* [WHAT IS BEING ASKED] In the data below, find every line that has the string "scene", and copy it.

····················

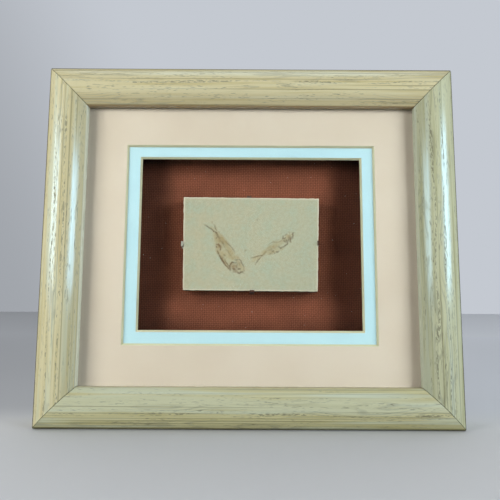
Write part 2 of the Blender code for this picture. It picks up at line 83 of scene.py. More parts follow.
# ---- helpers --------------------------------------------------------------------------------------
def linear(code: str) -> Colour:
    """Turn an sRGB hex value into a linear colour.

    Args:
        code: the value, such as "#C8BE9B".

    Returns:
        Red, green, blue and an alpha of 1.
    """
    channels = []
    for start in (1, 3, 5):
        value = int(code[start:start + 2], 16) / 255
        channels.append(value / 12.92 if value <= 0.04045 else ((value + 0.055) / 1.055) ** 2.4)
    return (channels[0], channels[1], channels[2], 1.0)


def add(tree: Tree, kind: str, inputs: dict[int | str, Value] | None = None, out: int | str = 0,
        **settings: str | bool) -> Socket | bpy.types.Node:
    """Add one node to a tree with its settings and links.

    Args:
        tree: the shader or geometry tree.
        kind: the node's type, such as "ShaderNodeMath".
        inputs: by socket name or number, a socket to link or a value to set.
        out: which output to return.
        **settings: the node's own properties.

    Returns:
        The chosen output socket, or the node itself where it has no outputs.
    """
    node = tree.nodes.new(kind)
    for name, value in settings.items():
        setattr(node, name, value)
    for key, value in (inputs or {}).items():
        if isinstance(value, Socket):
            tree.links.new(value, node.inputs[key])
        else:
            node.inputs[key].default_value = value
    return node.outputs[out] if len(node.outputs) else node


def new_material(name: str) -> tuple[Material, Tree]:
    """Make an empty node material.

    Args:
        name: its name.

    Returns:
        The material and its tree.
    """
    material = bpy.data.materials.new(name)
    material.use_nodes = True
    material.node_tree.nodes.clear()
    return material, material.node_tree


def lay(tree: Tree, below: Socket | Colour, code: str, amount: Socket, strength: float = 1.0) -> Socket:
    """Lay a colour over another, as strongly as a pattern says.

    Args:
        tree: the shader tree.
        below: the colour that is covered.
        code: the sRGB hex value of the one that covers it.
        amount: the pattern, from 0 to 1.
        strength: how much of the covering colour shows where the pattern is full.

    Returns:
        The mixed colour.
    """
    share = add(tree, "ShaderNodeMath", {0: amount, 1: strength}, operation="MULTIPLY", use_clamp=True)
    return add(tree, "ShaderNodeMix", {0: share, 6: below, 7: linear(code)}, out=2, data_type="RGBA")


def finish_surface(tree: Tree, inputs: dict[int | str, Value]) -> None:
    """Close a material with a Principled shader on its output."""
    shader = add(tree, "ShaderNodeBsdfPrincipled", inputs)
    add(tree, "ShaderNodeOutputMaterial", {"Surface": shader})


def new_tree(name: str, sizes: dict[str, str]) -> tuple[Tree, bpy.types.Node]:
    """Make a geometry tree with named inputs and one geometry output.

    Args:
        name: the tree's name.
        sizes: the socket type of each named input.

    Returns:
        The tree and its input node.
    """
    tree = bpy.data.node_groups.new(name, "GeometryNodeTree")
    tree.interface.new_socket("Guide", in_out="INPUT", socket_type="NodeSocketGeometry")
    for label, kind in sizes.items():
        tree.interface.new_socket(label, in_out="INPUT", socket_type=kind)
    tree.interface.new_socket("Result", in_out="OUTPUT", socket_type="NodeSocketGeometry")
    return tree, tree.nodes.new("NodeGroupInput")


def end_tree(tree: Tree, shape: Socket, finish: Socket) -> None:
    """End a geometry tree in Realize Instances and Set Material.

    Args:
        tree: the geometry tree.
        shape: what it has made.
        finish: its material input.
    """
    real = add(tree, "GeometryNodeRealizeInstances", {0: shape})
    done = add(tree, "GeometryNodeSetMaterial", {"Geometry": real, "Material": finish})
    add(tree, "NodeGroupOutput", {0: done})


def grow(guide: bpy.types.Mesh, tree: Tree, values: dict[str, Material | Sequence[float] | float]
         ) -> bpy.types.Mesh:
    """Run a geometry tree on a guide mesh and return the result as a plain mesh.

    Args:
        guide: the mesh that the tree starts from.
        tree: the geometry tree.
        values: the value of each named input.

    Returns:
        A new mesh with no modifier left on it.
    """
    item = bpy.data.objects.new(guide.name, guide)
    bpy.context.scene.collection.objects.link(item)
    modifier = item.modifiers.new("grow", "NODES")
    modifier.node_group = tree
    for socket in tree.interface.items_tree:
        if socket.in_out == "INPUT" and socket.name in values:
            modifier[socket.identifier] = values[socket.name]
    graph = bpy.context.evaluated_depsgraph_get()
    mesh = bpy.data.meshes.new_from_object(item.evaluated_get(graph), preserve_all_data_layers=True,
                                           depsgraph=graph)
    bpy.data.objects.remove(item, do_unlink=True)
    return mesh


def add_piece(name: str, mesh: bpy.types.Mesh, slot: str, replaced: Sequence[str] = ()) -> bpy.types.Object:
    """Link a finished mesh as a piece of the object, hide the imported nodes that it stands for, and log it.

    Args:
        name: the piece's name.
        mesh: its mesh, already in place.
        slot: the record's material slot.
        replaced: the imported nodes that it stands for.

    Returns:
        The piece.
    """
    mesh.name = name
    piece = bpy.data.objects.new(name, mesh)
    bpy.context.scene.collection.objects.link(piece)
    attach(piece, "root")
    if replaced:
        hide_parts(*replaced)
    LOG.info("%s: %d faces, slot %s", name, len(mesh.polygons), slot)
    return piece


def dress(nodes: Sequence[str], material: Material) -> None:
    """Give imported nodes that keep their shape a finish.

    Args:
        nodes: their names.
        material: the finish.
    """
    for name in nodes:
        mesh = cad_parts[name].data
        mesh.materials.clear()
        mesh.materials.append(material)
        LOG.info("%s: kept, finish %s", name, material.name)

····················

* [FULL SOLUTION]
Write part 2 of the Blender code for this picture. It picks up at line 83 of scene.py. More parts follow.
    bpy.context.scene.collection.objects.link(item)
    bpy.context.scene.collection.objects.link(piece)